The United States and the European Union are pushing to have multinationals exempted from local laws in developing countries.
If adopted, the proposed trading rules will mean that multinationals such as Google, Facebook and financial institutions with roots in US and EU will operate locally without submitting to local regulation.
They will not be required to give local companies preference in procurement nor will their subsidiaries be required to have local participation in their ownership.
Trade experts warned that the adoption of those rules will kill companies in the developing world, deny government taxes and the right to regulate trading activities in their jurisdiction.
Presented to the World Trade Organisation (WTO) ministerial meeting, currently going on in Nairobi, as “new issues” the rules were rejected at the Singapore Ministerial meeting in 1996.
“The developed countries have insisted that if developing countries want the Doha agenda to continue, they must agree first for the new issues to be part of the negotiations,” Ms Sophia Murphy senior adviser, Institute for Agriculture and Trade Policy, University of British Colombia, told the Daily Nation on Thursday.
Ms Murphy added that under the procurement regulations that are being pushed by developed countries at the WTO, foreign firms want to bid for local contracts because they believe they are more efficient, “if they take the contracts, there will be no opportunity for Kenyans”.

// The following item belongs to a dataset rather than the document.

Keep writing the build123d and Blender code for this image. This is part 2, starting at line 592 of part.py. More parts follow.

“The investment regulations will reduce barriers to foreign investors to come and invest locally, competition policy on the other hand supports the procurement rules,” said Ms Murphy.

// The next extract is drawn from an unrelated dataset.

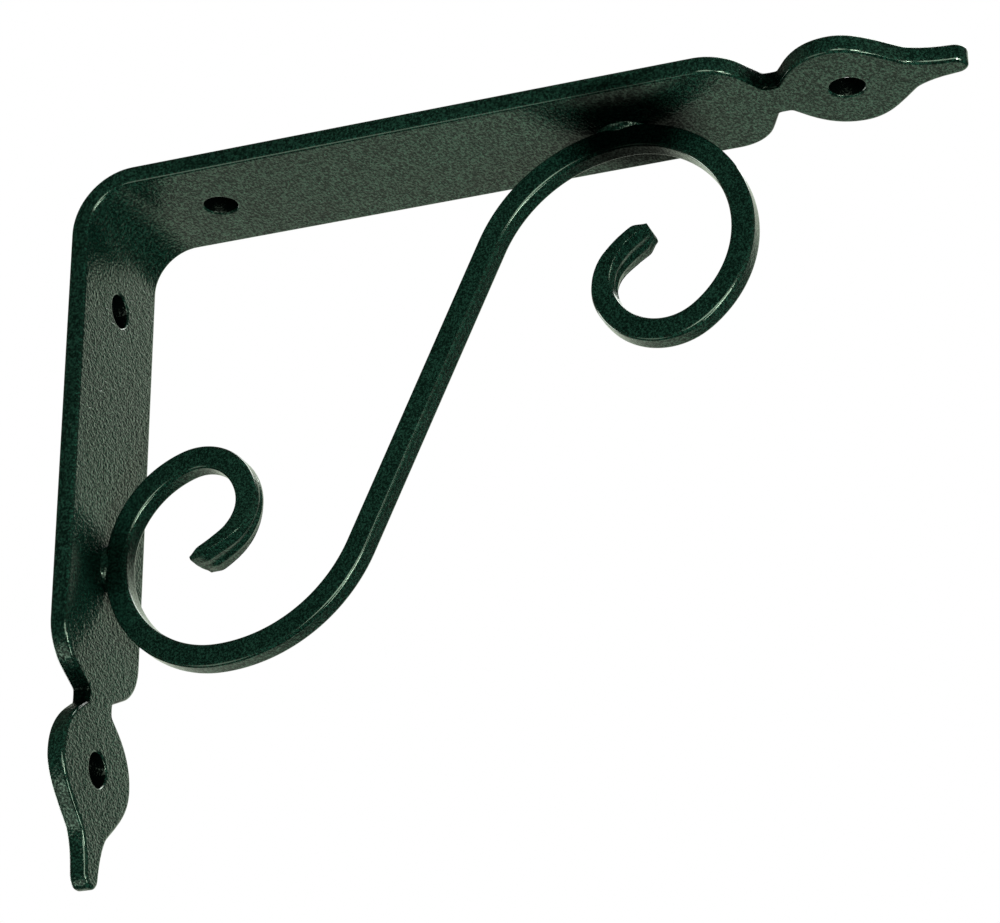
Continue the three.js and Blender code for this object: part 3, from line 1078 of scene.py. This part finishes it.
def make_studio():
    """A pale backdrop behind and to the left, a dim room in front, and soft boxes that draw the edges."""
    world = bpy.data.worlds.new("studio")
    bpy.context.scene.world = world
    world.use_nodes = True
    world.node_tree.nodes.clear()
    w = Wiring(world.node_tree)
    looking = w.node("ShaderNodeTexCoord").outputs["Generated"]
    parts = w.node("ShaderNodeSeparateXYZ", {0: looking}).outputs
    towards = w.node(
        "ShaderNodeVectorMath", {0: looking, 1: BACKDROP_MIDDLE}, operation="DOT_PRODUCT"
    ).outputs["Value"]
    rim_of_backdrop = w.between(towards, 0.455, 0.575, 0, 0.84, smooth=False)
    heart_of_backdrop = w.between(towards, 0.61, 0.95, 0, 0.1, smooth=False)
    backdrop = w.maths("ADD", rim_of_backdrop, heart_of_backdrop)
    behind = w.between(parts["Y"], 0.5, 0.82)
    paler_above = w.between(parts["Z"], -0.3, 0.3, 0.62, 1.18)
    lit_backdrop = w.maths("MULTIPLY", backdrop, w.maths("MULTIPLY", behind, paler_above))
    room_in_front = w.between(parts["Y"], -0.3, 0.4, 0.05, 0.012)
    to_sides = w.between(w.maths("ABSOLUTE", parts["X"]), 0.6, 0.95, 0, 0.12)
    overhead = w.between(parts["Z"], 0.6, 0.95, 0, 0.08)
    room = w.maths("ADD", room_in_front, w.maths("ADD", to_sides, overhead))
    strength = w.maths("ADD", lit_backdrop, room)
    seen = w.node("ShaderNodeBackground", {"Color": (1, 1, 1, 1), "Strength": 1.0})
    lit = w.node("ShaderNodeBackground", {"Color": ROOM_TINT, "Strength": strength})
    is_camera = w.node("ShaderNodeLightPath").outputs["Is Camera Ray"]
    mix = w.node("ShaderNodeMixShader", {0: is_camera, 1: lit.outputs[0], 2: seen.outputs[0]})
    w.node("ShaderNodeOutputWorld", {"Surface": mix.outputs[0]})
    for box in SOFT_BOXES:
        soft_light(*box)
    view = bpy.context.scene.view_settings
    view.view_transform = "Standard"
    view.look = "None"


flat_bar_coat, scroll_coat, weld_coat = make_coats()
make_flat_bar(flat_bar_coat)
make_scroll(scroll_coat)
make_welds(weld_coat)
make_camera()
make_floor()
make_studio()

The ‘Singapore issues’ have emerged as great barriers to the WTO negotiations, almost stalling talks.
CATCHING TAX CHEATS
The European Union (EU) Commissioner for Trade Cecilia Malmström on Wednesday evening, revealed that the commission is very interested in having the new issues tabled for discussion.
“I believe that these regulations will in turn strengthen African economies, though if any issues emerge in the process, we will deal with them through Economic Partnership Agreements which are tailor-made for the region,” said Ms Malmström.
In case the regulations are tabled for the next round of discussions, there is a possibility that they will be adopted.
The proposals on procurement, investment and competition basically mean that developed countries will dictate the terms under which their companies operate in poor countries.
Kenya, as one of the 162 member countries of WTO, will then be open to multinationals whose accounts are not made public or regulated by the Capital Markets Authority or subject to the Companies Act.
Tax evasion by multinationals will almost certainly follow.
Kenya currently hopes to catch multinational tax cheats through the Global Forum on Tax Information Exchange, which focuses on the corporate tax that multinationals channel to countries where they can either pay less tax or avoid paying altogether.
More than 453 global civil society groups are against inclusion of these new issues in the Doha discussions. The activists have since Tuesday sounded the alarm that developing countries are at risk if they agree to the new agenda.
Some are outraged that the same countries hatching plans that will hurt African goods in the global market are coming back to give Africa aid.
“After 20 years of the WTO corporate model, massive displacement of farmers, increased inequalities, financial crises, massive climate crises we as the civil society are clear, there are immediate changes that must be made at the current WTO, business cannot continue as usual,” the activists, represented by the global network Our World Is not For Sale, said in a statement.
Ms Marie Clarke, executive director, Action Aid USA, told the Nation by phone that the wider concern is about the food aid draft that will allow for emergency food aid.
“The draft does not distinguish between emergency food aid and food aid. This is a plot to enable foods from developed world that will distort food markets. It will be impossible for smallholder farmers operating locally to compete with the international products,” she said.